The new book, Flash Boys, by Michael Lewis has reignited the discussion of how our financial markets are rigged by high frequency trading. ((I have written about these issues earlier: “High Frequency Trading and Deeper Questions about Capitalism” and “Wall St – not about investing but fixing the game” earlier)) From my 2012 note:
To turn back to HFTs, why do we need this kind of transaction? How do they contribute to economic growth? These activities are by definition a zero sum game. They are like every other form of gambling a zero sum game. There are winners and losers, but no incremental gain for the economy. Other than enriching the HFTs at cost to others with smaller computers and fewer PhDs on staff what do we get for allowing these activities? Potentially catastrophic destabilization of financial markets? Where is the upside for society as a whole? Isn’t a primary purpose of any economy to increase the size of the pie, not just to redistribute existing wealth?
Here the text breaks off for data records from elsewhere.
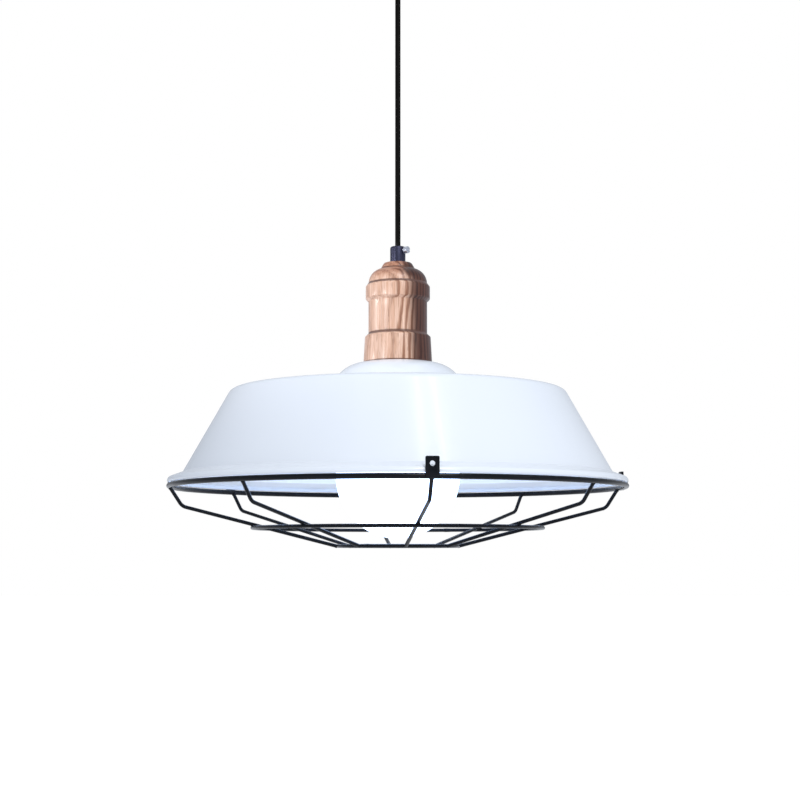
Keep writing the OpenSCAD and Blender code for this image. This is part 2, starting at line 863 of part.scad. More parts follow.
module guard_bottom_ring() {
    color(black)
        at_seat()
            wire_ring(bottom_ring_r, rib_wire_r, -bottom_z);
}

// One rib: two straight wires joined by a bend; i counts round from the front
module guard_rib(i) {
    up = unit(rib_top - rib_bend);
    down = unit(rib_foot - rib_bend);
    between = acos(up * down);
    setback = bend_r / tan(between / 2);
    centre = rib_bend + unit(up + down) * bend_r / sin(between / 2);
    from_top = rib_bend + up * setback - centre;
    color(black)
        at_seat()
            rotate([0, 0, -90 + rib_turn + rib_pitch * i]) {
                wire(rib_bend + up * (setback - bend_sink), rib_top, rib_wire_r);
                wire(rib_foot, rib_bend + down * (setback - bend_sink), rib_wire_r);
                translate([centre[0], 0, centre[1]])
                    rotate([90, 0, 0])
                        rotate([0, 0, atan2(from_top[1], from_top[0]) - 180 + between])
                            rotate_extrude(angle = 180 - between)
                                translate([bend_r, 0])
                                    circle(r = rib_wire_r + bend_swell, $fn = 32);
            }
}

// An upright tab on the outside of the top ring, over rib i
module guard_tab(i) {
    low = top_ring_z - top_wire_r * 0.8;
    hole_z = top_ring_z + tab_h - 4.9;
    color(black)
        at_seat()
            rotate([0, 0, -90 + rib_turn + rib_pitch * i])
                difference() {
                    union() {
                        translate([tab_in_r, -tab_w / 2, low])
                            cube([tab_t, tab_w, top_ring_z + tab_h - low - 1]);
                        translate([tab_in_r, -tab_w / 2 + 1, top_ring_z + tab_h - 1.5])
                            cube([tab_t, tab_w - 2, 1.5]);
                        for (s = [-1, 1])
                            translate([tab_in_r, s * (tab_w / 2 - 1), top_ring_z + tab_h - 1])
                                rotate([0, 90, 0])
                                    cylinder(r = 1, h = tab_t, $fn = 24);
                    }
                    translate([tab_in_r - cut, 0, hole_z])
                        rotate([0, 90, 0])
                            cylinder(r = tab_hole_r, h = tab_t + 2 * cut);
                }
}

ceiling_bracket();
canopy();
canopy_screws();
terminal_block();
terminal_screws();
block_screw();
canopy_grip();
canopy_grip_nut();
canopy_grip_screw();
cord_tail();
canopy_live_lead();
canopy_neutral_lead();
cord_bush();
cord();
lamp_grip();
lamp_grip_screw();
threaded_tube();
wood_cover();
tube_washer();
tube_nut();
cord_end();
lamp_live_lead();
lamp_neutral_lead();
lampholder_cap();
lampholder_body();
socket_shell();
centre_contact();
side_contact();
holder_screws();
shade();
shade_ring();
bulb_globe();
bulb_neck();
bulb_led_post();
bulb_cap();
bulb_insulator();
bulb_tip();
guard_top_ring();
guard_mid_ring();
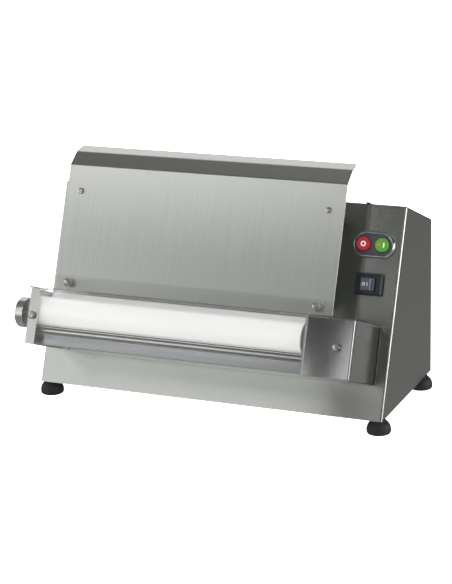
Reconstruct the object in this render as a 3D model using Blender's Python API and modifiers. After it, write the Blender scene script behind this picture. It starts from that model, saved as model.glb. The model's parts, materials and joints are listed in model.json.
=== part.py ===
"""Countertop dough sheeter: a wedge-shaped drive housing with a feed chute and one pair of rollers in front.

Metres, +Z up. The origin is on the table under the middle of the machine, and the front faces -Y.
Most of the machine is laid out on its leaning front face: x runs along it, u up it and n out of it.
"""
import math

import bmesh
import bpy
from mathutils import Matrix, Vector

MM = 0.001
GAP = 0.3 * MM                      # clearance between touching pieces

# Housing
BODY_WIDTH = 600 * MM
BODY_DEPTH = 258 * MM
SOLE_HEIGHT = 22 * MM               # table to the bottom edge of the housing
LEAN = math.radians(22)             # lean of the front face from the vertical
FRONT_LENGTH = 340 * MM             # length of the leaning front face
SHEET = 2 * MM
HALF_WIDTH = BODY_WIDTH / 2
TOP_DEPTH = (BODY_DEPTH - FRONT_LENGTH * math.sin(LEAN)) / math.cos(LEAN)
TOP_FRONT_Z = SOLE_HEIGHT + FRONT_LENGTH * math.cos(LEAN)
TOP_REAR_Z = TOP_FRONT_Z - TOP_DEPTH * math.sin(LEAN)
GLAND_REACH = 9 * MM                # of the cable gland behind the housing

# Feed chute: a bent plate that stands off the front face
CHUTE_LEFT = -265 * MM
CHUTE_RIGHT = 219 * MM
CHUTE_FACE = 59 * MM                # front of the plate above the front face
CHUTE_SHEET = 1.5 * MM
CHUTE_FOOT = 153 * MM
CHUTE_BENDS = ((360.5 * MM, CHUTE_FACE), (385 * MM, 43 * MM), (398 * MM, 24.5 * MM))
SCREW_LEFT = -239.5 * MM
SCREW_RIGHT = 192.5 * MM
SCREW_UPPER = 317 * MM
SCREW_LOWER = 165 * MM
STANDOFF_RADIUS = 7 * MM
SCREW_HOLE = 2.9 * MM

# Roller box in front
BOX_FACE = 127 * MM                 # front of the brackets above the front face
BOX_BOTTOM = 55 * MM
BOX_TOP = 147.5 * MM
BOX_LEFT = -272 * MM
COVER_LEFT = 203 * MM
COVER_RIGHT = 280 * MM
BRACKET_SHEET = 2.5 * MM
BRACKET_FLANGE = 17 * MM
SIDE_SCREW_U = 103 * MM
SIDE_SCREW_X = (-263.5 * MM, 256 * MM)

# Clear guard over the rollers
GUARD_SHEET = 2 * MM
GUARD_FLANGE_FACE = 70.5 * MM
GUARD_FLANGE_TOP = 175.5 * MM
GUARD_TOP = 149.8 * MM
GUARD_FACE = BOX_FACE + GAP + GUARD_SHEET
GUARD_BOTTOM = 52 * MM
GUARD_LEFT = -274 * MM
GUARD_RIGHT = 283 * MM
GUARD_FLANGE_RIGHT = 209 * MM

# Rollers
ROLLER_RADIUS = 24 * MM
ROLLER_LEFT = -265 * MM
ROLLER_RIGHT = 194 * MM
FRONT_AXIS = (113 * MM, 98 * MM)    # (u, n)
REAR_AXIS = (124.3 * MM, 48.2 * MM)
ECCENTRICITY = 5.5 * MM
KNOB_AXIS = (FRONT_AXIS[0] - ECCENTRICITY, FRONT_AXIS[1])
SHAFT_RADIUS = 8 * MM
ECCENTRIC_RADIUS = 8.5 * MM
JOURNAL_RADIUS = 6 * MM
BUSH_RADIUS = 12 * MM
BUSH_INSET = 2 * MM                 # of the front roller's bushes from its ends
BUSH_LENGTH = 14 * MM
SLEEVE_BORE = 13.3 * MM
KNOB_RADIUS = 24.5 * MM
KNOB_LEFT = -300 * MM
KNOB_RIGHT = -285 * MM

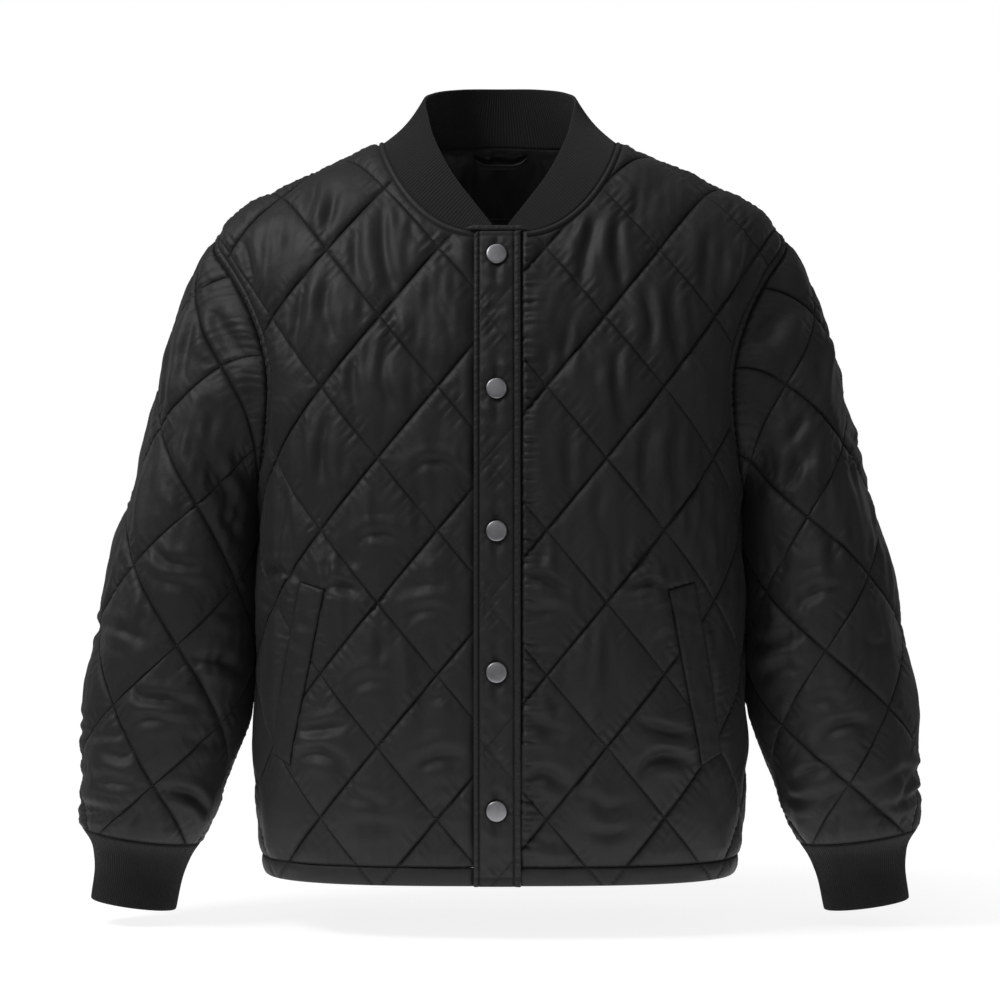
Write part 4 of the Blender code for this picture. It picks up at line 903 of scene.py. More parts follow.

We should demand that our financial markets serve their fundamental purposes – connect investors with those who can deploy those resources to create new products and services and enable the flow of these goods and services. To call holding financial instruments whether stocks, bonds, or other assets for mere seconds investments is to beggar the mind. Government needs to step in to penalize economic activity that looks like gambling and certainly does not “grow the pie”. A sliding scale of transaction costs (aka a tax) could bring this to a screeching halt. ((We would have to face the international crisis of how to employ all those PhDs currently engaged in the HFT wars)) There are sure to be complexities in how to implement such a strategy. But, if at every step we ask how a financial transaction contributes to economic growth at a systemic level, solutions will appear. Right now we have financial markets that are not only rigged but so complex and non-transparent that we are certainly setting ourselves up for future calamities like that which struck us in 2008.